Exercise –
Repeat the full listing, word for word.

Source material –
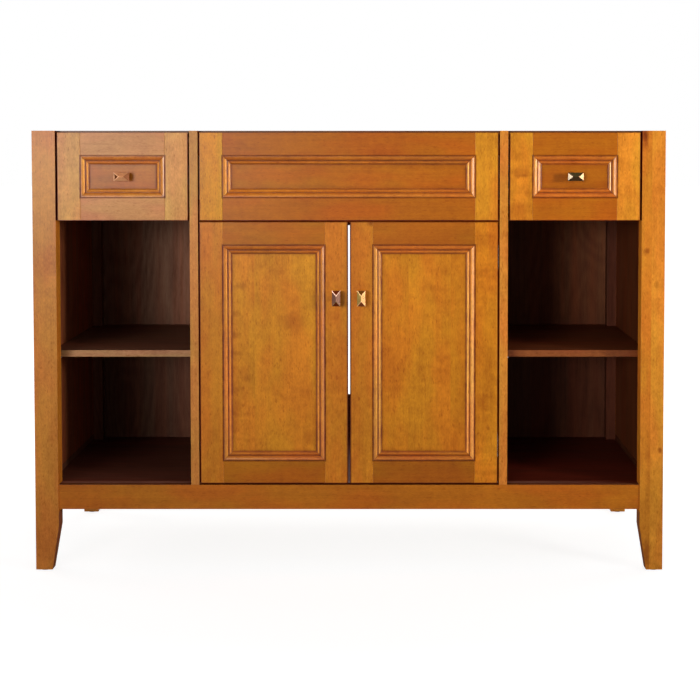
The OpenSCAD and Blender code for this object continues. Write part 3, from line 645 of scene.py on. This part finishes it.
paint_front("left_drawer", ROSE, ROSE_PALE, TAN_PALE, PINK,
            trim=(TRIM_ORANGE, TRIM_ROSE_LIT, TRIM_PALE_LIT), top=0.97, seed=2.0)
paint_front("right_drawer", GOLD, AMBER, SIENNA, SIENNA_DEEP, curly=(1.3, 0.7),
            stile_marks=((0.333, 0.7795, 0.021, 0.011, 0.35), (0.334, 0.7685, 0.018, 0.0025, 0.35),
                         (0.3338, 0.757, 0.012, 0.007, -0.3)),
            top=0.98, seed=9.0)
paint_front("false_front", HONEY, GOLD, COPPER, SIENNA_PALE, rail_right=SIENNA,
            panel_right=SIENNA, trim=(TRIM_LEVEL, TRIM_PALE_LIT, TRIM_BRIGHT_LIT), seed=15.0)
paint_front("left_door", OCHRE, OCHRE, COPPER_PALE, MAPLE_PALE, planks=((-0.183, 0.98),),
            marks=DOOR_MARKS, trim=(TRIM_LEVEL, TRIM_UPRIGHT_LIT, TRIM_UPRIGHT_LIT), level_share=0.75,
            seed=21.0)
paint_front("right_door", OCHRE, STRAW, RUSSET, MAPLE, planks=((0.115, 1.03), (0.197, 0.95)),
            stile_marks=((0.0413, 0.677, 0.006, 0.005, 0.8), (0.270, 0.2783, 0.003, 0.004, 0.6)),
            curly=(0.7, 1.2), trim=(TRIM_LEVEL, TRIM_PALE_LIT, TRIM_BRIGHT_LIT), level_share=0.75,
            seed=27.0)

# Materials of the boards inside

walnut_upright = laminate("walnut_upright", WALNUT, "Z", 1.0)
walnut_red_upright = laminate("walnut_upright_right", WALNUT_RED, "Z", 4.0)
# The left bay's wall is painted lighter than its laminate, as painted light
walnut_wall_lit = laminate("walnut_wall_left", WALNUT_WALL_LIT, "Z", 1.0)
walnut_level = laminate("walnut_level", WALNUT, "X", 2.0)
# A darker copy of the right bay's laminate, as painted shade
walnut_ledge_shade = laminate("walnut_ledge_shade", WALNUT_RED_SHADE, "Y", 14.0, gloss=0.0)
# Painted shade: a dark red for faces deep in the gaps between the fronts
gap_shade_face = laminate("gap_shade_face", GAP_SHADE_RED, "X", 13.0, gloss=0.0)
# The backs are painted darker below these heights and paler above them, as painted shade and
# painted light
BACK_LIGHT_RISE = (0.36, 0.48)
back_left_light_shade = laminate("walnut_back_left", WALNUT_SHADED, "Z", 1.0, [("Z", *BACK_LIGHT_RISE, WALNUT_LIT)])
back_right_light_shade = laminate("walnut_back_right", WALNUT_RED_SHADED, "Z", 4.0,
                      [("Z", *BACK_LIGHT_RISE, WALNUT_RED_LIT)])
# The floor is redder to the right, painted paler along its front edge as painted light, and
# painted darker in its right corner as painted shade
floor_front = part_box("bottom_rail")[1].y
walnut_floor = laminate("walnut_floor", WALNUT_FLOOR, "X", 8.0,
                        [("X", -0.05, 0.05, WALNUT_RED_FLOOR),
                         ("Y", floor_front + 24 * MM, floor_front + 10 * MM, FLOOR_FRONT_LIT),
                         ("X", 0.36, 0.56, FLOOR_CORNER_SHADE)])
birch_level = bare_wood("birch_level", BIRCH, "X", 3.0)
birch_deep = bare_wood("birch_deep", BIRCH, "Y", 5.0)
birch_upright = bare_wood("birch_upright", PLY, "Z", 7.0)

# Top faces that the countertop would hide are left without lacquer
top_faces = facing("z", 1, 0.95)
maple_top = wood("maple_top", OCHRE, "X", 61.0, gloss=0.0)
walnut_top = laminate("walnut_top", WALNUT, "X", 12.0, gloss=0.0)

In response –
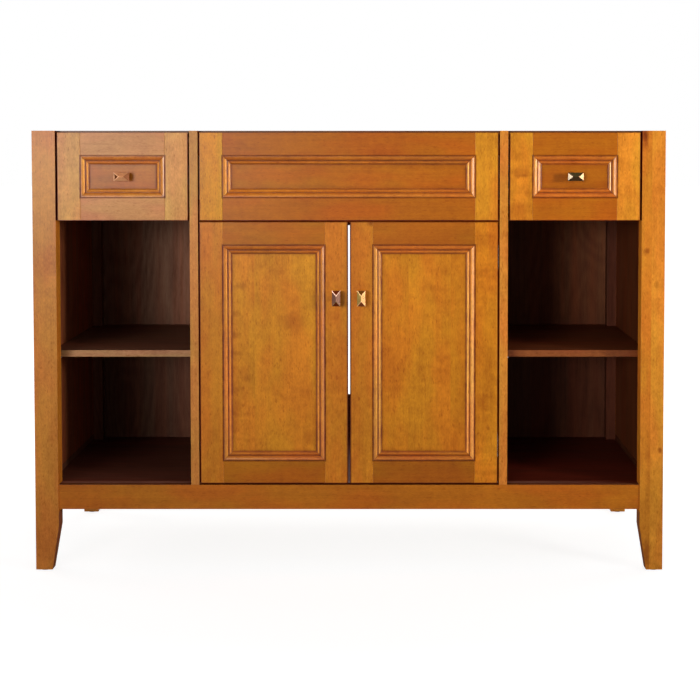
The OpenSCAD and Blender code for this object continues. Write part 3, from line 645 of scene.py on. This part finishes it.
paint_front("left_drawer", ROSE, ROSE_PALE, TAN_PALE, PINK,
            trim=(TRIM_ORANGE, TRIM_ROSE_LIT, TRIM_PALE_LIT), top=0.97, seed=2.0)
paint_front("right_drawer", GOLD, AMBER, SIENNA, SIENNA_DEEP, curly=(1.3, 0.7),
            stile_marks=((0.333, 0.7795, 0.021, 0.011, 0.35), (0.334, 0.7685, 0.018, 0.0025, 0.35),
                         (0.3338, 0.757, 0.012, 0.007, -0.3)),
            top=0.98, seed=9.0)
paint_front("false_front", HONEY, GOLD, COPPER, SIENNA_PALE, rail_right=SIENNA,
            panel_right=SIENNA, trim=(TRIM_LEVEL, TRIM_PALE_LIT, TRIM_BRIGHT_LIT), seed=15.0)
paint_front("left_door", OCHRE, OCHRE, COPPER_PALE, MAPLE_PALE, planks=((-0.183, 0.98),),
            marks=DOOR_MARKS, trim=(TRIM_LEVEL, TRIM_UPRIGHT_LIT, TRIM_UPRIGHT_LIT), level_share=0.75,
            seed=21.0)
paint_front("right_door", OCHRE, STRAW, RUSSET, MAPLE, planks=((0.115, 1.03), (0.197, 0.95)),
            stile_marks=((0.0413, 0.677, 0.006, 0.005, 0.8), (0.270, 0.2783, 0.003, 0.004, 0.6)),
            curly=(0.7, 1.2), trim=(TRIM_LEVEL, TRIM_PALE_LIT, TRIM_BRIGHT_LIT), level_share=0.75,
            seed=27.0)

# Materials of the boards inside

walnut_upright = laminate("walnut_upright", WALNUT, "Z", 1.0)
walnut_red_upright = laminate("walnut_upright_right", WALNUT_RED, "Z", 4.0)
# The left bay's wall is painted lighter than its laminate, as painted light
walnut_wall_lit = laminate("walnut_wall_left", WALNUT_WALL_LIT, "Z", 1.0)
walnut_level = laminate("walnut_level", WALNUT, "X", 2.0)
# A darker copy of the right bay's laminate, as painted shade
walnut_ledge_shade = laminate("walnut_ledge_shade", WALNUT_RED_SHADE, "Y", 14.0, gloss=0.0)
# Painted shade: a dark red for faces deep in the gaps between the fronts
gap_shade_face = laminate("gap_shade_face", GAP_SHADE_RED, "X", 13.0, gloss=0.0)
# The backs are painted darker below these heights and paler above them, as painted shade and
# painted light
BACK_LIGHT_RISE = (0.36, 0.48)
back_left_light_shade = laminate("walnut_back_left", WALNUT_SHADED, "Z", 1.0, [("Z", *BACK_LIGHT_RISE, WALNUT_LIT)])
back_right_light_shade = laminate("walnut_back_right", WALNUT_RED_SHADED, "Z", 4.0,
                      [("Z", *BACK_LIGHT_RISE, WALNUT_RED_LIT)])
# The floor is redder to the right, painted paler along its front edge as painted light, and
# painted darker in its right corner as painted shade
floor_front = part_box("bottom_rail")[1].y
walnut_floor = laminate("walnut_floor", WALNUT_FLOOR, "X", 8.0,
                        [("X", -0.05, 0.05, WALNUT_RED_FLOOR),
                         ("Y", floor_front + 24 * MM, floor_front + 10 * MM, FLOOR_FRONT_LIT),
                         ("X", 0.36, 0.56, FLOOR_CORNER_SHADE)])
birch_level = bare_wood("birch_level", BIRCH, "X", 3.0)
birch_deep = bare_wood("birch_deep", BIRCH, "Y", 5.0)
birch_upright = bare_wood("birch_upright", PLY, "Z", 7.0)

# Top faces that the countertop would hide are left without lacquer
top_faces = facing("z", 1, 0.95)
maple_top = wood("maple_top", OCHRE, "X", 61.0, gloss=0.0)
walnut_top = laminate("walnut_top", WALNUT, "X", 12.0, gloss=0.0)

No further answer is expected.